**What is being asked:** Give the number of lines containing the word "None", and nothing else.

Rows from a 3D modeling dataset
= = =

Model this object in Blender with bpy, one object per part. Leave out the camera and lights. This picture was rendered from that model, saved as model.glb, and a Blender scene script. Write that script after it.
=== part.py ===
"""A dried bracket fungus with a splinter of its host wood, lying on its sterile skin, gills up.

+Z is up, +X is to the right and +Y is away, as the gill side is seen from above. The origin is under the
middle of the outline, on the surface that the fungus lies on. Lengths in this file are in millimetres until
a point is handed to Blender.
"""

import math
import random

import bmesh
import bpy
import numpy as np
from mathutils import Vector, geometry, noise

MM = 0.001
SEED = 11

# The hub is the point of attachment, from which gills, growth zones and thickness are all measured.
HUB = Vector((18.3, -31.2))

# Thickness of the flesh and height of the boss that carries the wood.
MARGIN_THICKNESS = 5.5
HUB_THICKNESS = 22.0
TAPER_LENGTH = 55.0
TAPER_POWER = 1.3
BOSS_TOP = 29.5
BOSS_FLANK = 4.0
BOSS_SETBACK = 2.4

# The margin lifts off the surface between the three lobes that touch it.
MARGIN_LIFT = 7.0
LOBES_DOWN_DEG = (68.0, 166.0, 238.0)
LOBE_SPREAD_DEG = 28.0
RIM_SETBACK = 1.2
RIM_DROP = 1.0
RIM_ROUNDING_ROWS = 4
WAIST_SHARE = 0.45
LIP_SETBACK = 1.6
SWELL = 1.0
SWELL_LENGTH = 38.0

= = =

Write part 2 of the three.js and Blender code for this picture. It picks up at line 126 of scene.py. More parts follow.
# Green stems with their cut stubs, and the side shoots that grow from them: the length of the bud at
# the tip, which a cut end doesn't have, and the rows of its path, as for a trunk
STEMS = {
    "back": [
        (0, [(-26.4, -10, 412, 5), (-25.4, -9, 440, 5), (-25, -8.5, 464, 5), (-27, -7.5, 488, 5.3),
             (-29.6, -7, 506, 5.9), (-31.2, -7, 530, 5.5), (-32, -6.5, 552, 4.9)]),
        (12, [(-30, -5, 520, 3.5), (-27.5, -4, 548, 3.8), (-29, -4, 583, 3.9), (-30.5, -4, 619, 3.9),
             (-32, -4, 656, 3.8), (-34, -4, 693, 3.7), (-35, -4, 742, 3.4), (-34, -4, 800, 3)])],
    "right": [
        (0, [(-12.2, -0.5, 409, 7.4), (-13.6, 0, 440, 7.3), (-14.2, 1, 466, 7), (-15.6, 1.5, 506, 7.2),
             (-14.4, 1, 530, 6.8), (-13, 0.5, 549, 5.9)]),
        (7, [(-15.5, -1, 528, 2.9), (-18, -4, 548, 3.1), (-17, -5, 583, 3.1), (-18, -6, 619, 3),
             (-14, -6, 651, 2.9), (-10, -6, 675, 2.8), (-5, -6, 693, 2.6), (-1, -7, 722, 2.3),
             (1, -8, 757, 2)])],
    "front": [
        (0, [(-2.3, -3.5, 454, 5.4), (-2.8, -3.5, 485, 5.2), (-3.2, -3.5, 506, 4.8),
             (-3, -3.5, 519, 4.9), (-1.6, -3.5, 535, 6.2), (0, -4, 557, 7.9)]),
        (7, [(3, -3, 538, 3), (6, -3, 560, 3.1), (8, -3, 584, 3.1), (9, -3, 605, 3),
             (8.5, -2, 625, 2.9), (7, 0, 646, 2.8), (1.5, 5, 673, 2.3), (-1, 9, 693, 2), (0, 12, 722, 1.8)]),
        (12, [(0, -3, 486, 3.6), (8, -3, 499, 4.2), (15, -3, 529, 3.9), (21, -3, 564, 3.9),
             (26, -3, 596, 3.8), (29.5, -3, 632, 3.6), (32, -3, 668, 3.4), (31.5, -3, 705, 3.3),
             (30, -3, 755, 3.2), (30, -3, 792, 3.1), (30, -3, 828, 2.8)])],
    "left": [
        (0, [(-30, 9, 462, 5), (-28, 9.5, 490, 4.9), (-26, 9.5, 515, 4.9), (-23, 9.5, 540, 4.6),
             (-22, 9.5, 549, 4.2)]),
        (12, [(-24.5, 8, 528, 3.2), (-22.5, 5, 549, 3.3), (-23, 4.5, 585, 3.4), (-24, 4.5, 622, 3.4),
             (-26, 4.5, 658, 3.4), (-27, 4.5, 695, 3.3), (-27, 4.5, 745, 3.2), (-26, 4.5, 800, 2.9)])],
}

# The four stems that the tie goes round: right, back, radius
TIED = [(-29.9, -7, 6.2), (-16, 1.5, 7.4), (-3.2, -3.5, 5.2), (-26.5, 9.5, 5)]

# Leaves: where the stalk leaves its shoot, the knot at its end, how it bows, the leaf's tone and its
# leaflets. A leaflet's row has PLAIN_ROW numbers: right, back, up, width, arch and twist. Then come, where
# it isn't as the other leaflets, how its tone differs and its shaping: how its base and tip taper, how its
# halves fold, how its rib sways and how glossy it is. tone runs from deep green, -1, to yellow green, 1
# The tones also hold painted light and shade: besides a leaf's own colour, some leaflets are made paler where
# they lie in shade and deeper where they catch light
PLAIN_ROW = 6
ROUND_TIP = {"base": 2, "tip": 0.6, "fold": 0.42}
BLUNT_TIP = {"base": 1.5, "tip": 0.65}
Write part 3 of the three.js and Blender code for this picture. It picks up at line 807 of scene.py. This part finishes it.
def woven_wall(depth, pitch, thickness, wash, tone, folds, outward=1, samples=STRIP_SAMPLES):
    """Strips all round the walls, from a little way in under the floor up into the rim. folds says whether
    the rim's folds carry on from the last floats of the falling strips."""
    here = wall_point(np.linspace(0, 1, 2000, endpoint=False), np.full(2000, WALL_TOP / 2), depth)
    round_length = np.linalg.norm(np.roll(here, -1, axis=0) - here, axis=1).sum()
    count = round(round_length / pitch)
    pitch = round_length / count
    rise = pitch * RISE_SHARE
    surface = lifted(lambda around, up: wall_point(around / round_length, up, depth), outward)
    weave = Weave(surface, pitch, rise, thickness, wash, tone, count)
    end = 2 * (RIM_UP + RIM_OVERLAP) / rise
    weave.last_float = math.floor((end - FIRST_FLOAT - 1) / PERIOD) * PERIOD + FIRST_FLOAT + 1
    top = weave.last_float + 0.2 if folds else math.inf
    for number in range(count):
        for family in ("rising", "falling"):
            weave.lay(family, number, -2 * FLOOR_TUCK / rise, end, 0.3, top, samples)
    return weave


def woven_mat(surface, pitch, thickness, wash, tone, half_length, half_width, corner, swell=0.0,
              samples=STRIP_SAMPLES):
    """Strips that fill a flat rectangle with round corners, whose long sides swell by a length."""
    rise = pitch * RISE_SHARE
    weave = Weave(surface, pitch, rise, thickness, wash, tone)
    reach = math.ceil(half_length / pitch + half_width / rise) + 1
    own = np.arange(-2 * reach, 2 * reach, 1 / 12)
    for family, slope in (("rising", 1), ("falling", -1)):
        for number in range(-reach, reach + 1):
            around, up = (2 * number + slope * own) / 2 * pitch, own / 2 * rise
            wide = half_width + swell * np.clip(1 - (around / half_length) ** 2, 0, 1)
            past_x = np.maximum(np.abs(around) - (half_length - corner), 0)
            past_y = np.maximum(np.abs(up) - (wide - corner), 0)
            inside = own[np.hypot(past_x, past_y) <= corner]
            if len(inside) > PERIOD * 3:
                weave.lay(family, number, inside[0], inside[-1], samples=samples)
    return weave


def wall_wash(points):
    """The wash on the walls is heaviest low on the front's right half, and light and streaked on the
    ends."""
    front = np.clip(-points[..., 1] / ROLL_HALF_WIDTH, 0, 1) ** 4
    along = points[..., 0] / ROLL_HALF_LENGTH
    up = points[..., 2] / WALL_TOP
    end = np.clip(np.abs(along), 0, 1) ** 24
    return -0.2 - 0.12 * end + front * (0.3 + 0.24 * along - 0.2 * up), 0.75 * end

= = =

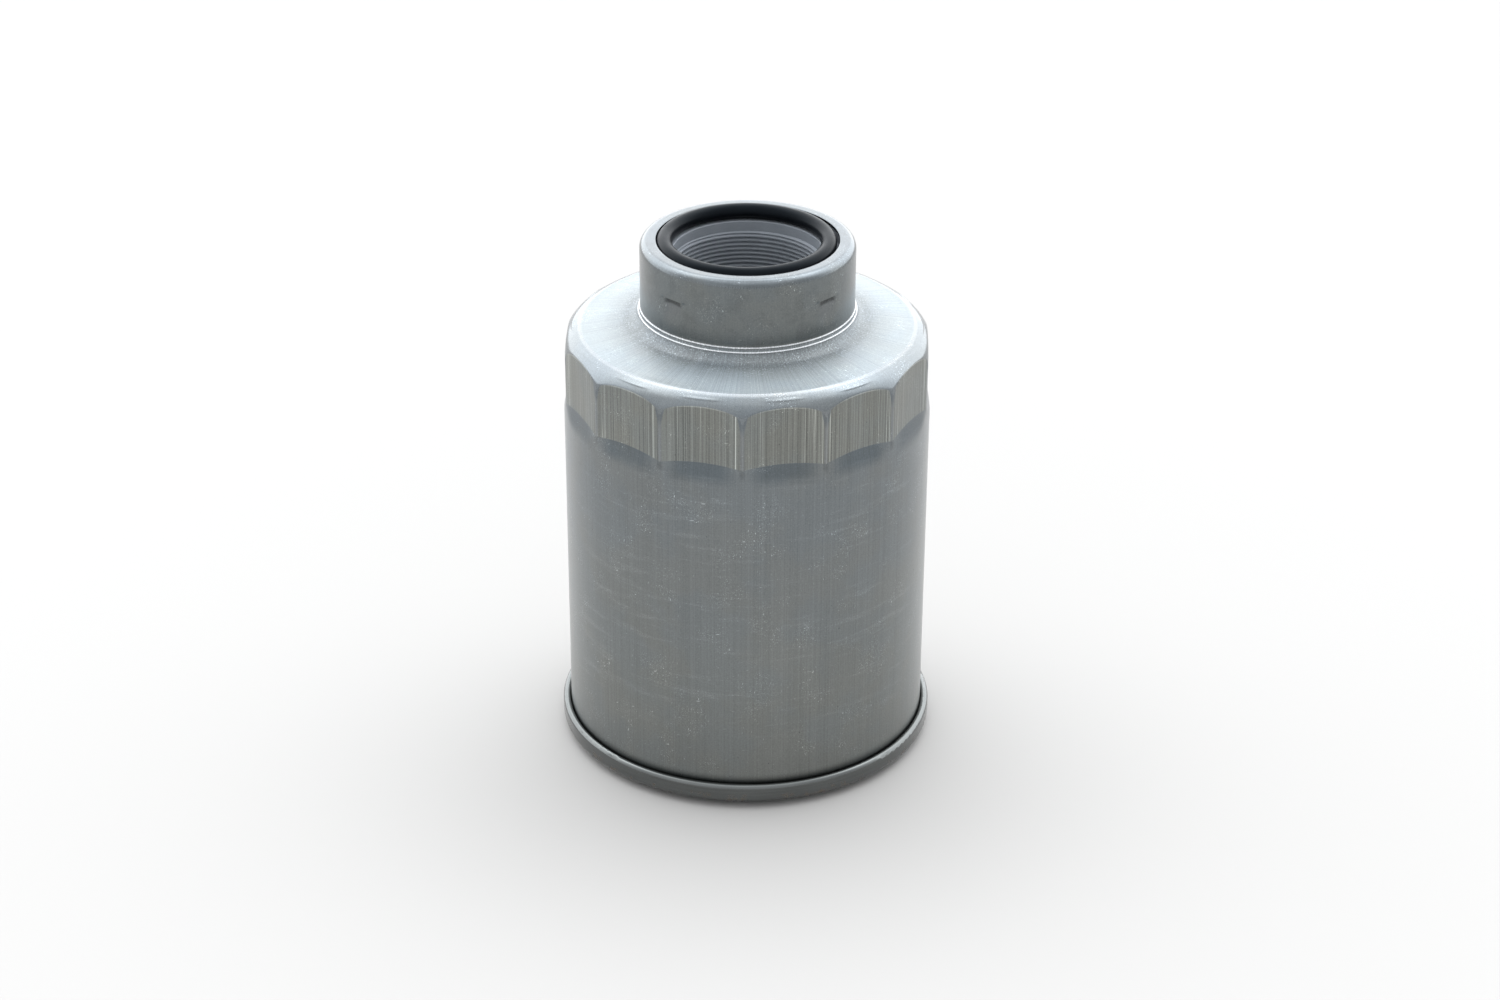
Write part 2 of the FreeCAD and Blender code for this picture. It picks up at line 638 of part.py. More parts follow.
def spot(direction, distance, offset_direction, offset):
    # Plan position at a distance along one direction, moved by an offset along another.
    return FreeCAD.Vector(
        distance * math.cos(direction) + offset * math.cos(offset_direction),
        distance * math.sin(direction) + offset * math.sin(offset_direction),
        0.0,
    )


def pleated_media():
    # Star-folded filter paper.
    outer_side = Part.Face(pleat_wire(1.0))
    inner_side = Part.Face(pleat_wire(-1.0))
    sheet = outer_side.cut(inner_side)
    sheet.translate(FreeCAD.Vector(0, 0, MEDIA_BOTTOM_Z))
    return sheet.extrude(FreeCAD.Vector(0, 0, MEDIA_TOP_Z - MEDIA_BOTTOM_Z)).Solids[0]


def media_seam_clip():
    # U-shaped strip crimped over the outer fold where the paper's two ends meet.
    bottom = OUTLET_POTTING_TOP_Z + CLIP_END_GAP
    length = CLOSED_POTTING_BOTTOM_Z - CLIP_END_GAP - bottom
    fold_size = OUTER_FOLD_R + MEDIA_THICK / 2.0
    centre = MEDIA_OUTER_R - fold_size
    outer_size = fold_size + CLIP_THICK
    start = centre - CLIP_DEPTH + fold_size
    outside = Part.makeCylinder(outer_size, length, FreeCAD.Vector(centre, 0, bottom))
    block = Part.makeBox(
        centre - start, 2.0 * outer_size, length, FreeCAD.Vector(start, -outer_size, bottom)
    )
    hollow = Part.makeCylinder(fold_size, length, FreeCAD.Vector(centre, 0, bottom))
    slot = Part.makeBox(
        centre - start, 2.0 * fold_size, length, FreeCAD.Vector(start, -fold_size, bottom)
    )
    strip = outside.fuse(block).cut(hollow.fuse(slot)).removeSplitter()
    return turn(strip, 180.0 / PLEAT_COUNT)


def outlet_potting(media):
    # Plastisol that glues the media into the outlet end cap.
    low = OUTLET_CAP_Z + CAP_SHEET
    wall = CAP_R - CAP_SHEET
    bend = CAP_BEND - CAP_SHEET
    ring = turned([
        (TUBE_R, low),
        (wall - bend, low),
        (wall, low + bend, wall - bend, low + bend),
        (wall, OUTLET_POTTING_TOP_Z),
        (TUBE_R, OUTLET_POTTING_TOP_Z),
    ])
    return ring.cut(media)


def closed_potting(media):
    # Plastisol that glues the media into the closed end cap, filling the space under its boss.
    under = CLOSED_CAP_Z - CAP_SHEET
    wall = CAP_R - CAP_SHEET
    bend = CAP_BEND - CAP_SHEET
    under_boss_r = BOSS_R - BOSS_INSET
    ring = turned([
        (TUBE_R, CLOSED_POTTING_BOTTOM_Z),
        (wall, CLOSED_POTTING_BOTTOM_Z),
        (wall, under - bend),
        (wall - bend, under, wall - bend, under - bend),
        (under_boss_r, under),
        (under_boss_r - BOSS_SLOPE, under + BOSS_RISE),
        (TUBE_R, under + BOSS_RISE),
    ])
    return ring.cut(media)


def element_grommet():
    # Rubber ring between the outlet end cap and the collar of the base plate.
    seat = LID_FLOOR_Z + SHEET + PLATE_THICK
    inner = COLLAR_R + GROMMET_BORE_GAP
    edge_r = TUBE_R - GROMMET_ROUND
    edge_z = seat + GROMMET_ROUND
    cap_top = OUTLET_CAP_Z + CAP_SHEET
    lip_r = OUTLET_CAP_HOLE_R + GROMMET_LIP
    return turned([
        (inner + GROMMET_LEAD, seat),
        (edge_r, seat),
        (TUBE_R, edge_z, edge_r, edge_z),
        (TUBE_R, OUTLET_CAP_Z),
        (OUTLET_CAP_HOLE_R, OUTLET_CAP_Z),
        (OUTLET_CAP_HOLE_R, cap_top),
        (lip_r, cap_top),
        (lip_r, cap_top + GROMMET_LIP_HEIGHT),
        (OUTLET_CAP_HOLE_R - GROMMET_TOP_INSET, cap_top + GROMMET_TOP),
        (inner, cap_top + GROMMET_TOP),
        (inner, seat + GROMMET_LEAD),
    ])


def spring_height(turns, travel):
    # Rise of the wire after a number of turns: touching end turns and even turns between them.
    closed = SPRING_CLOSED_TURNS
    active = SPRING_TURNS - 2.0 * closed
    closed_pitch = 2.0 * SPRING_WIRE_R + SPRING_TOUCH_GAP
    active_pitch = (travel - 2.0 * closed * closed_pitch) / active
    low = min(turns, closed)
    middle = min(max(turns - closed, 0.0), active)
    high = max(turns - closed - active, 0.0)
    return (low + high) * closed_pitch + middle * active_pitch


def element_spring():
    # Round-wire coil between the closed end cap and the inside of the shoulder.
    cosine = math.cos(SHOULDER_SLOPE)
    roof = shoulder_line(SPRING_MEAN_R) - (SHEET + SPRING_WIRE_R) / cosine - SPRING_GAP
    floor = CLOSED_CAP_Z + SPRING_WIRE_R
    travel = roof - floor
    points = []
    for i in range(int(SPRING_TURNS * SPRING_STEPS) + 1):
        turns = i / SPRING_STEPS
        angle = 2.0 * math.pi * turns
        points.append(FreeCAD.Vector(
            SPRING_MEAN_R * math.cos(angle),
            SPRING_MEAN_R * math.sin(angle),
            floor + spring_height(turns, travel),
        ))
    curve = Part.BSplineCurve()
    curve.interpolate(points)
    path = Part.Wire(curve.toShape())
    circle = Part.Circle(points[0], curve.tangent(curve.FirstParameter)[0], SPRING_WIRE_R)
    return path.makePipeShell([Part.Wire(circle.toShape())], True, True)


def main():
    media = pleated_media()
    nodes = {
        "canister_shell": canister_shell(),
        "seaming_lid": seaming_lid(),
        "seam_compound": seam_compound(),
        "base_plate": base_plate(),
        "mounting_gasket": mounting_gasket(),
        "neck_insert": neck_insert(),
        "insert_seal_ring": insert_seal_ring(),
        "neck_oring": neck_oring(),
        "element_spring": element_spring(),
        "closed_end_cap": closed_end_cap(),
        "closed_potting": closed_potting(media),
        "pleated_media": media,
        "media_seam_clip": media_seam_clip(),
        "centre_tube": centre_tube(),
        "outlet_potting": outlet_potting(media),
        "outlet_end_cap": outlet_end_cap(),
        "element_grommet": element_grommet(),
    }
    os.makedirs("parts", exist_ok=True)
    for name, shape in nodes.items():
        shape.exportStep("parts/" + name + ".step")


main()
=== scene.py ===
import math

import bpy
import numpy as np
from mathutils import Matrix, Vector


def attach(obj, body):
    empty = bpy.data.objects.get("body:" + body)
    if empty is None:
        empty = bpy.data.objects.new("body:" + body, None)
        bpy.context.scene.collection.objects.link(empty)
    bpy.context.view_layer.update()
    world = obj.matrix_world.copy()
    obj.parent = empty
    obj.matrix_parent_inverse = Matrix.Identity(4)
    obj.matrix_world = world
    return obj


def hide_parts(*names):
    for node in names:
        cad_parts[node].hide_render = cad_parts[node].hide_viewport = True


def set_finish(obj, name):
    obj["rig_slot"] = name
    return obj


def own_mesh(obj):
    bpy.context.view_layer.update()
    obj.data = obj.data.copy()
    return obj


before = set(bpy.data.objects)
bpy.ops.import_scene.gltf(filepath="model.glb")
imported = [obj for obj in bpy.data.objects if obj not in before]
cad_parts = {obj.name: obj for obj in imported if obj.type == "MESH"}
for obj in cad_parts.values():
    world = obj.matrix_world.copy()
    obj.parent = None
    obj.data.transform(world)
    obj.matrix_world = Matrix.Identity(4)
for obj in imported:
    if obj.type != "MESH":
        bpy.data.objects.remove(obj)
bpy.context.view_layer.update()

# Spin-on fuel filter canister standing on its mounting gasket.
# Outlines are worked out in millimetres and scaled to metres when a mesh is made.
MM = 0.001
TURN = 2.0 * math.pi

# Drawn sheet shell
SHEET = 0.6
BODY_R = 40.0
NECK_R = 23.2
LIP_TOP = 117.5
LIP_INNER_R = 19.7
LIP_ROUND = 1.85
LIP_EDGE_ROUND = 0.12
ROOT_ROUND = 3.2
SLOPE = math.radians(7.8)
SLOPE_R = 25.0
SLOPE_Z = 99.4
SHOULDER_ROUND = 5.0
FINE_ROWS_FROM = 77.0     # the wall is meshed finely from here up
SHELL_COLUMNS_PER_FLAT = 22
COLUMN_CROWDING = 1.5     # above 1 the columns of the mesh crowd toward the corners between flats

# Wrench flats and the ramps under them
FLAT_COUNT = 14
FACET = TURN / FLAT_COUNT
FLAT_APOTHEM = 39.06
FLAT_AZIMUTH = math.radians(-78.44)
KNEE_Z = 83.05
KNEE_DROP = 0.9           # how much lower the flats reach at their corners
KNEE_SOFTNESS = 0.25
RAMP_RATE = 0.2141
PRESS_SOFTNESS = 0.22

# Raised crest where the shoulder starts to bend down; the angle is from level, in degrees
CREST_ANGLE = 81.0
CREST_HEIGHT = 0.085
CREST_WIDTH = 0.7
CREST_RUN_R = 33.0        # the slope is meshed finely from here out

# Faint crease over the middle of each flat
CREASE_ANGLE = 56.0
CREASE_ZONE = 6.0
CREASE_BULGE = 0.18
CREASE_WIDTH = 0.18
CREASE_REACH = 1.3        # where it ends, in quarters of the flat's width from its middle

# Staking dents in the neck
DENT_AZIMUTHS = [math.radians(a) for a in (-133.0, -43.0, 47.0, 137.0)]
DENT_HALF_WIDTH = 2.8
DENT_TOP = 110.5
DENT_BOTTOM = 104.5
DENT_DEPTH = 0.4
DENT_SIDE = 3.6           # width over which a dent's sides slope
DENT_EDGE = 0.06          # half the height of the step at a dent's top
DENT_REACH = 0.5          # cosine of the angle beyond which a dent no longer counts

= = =

**The result:** 3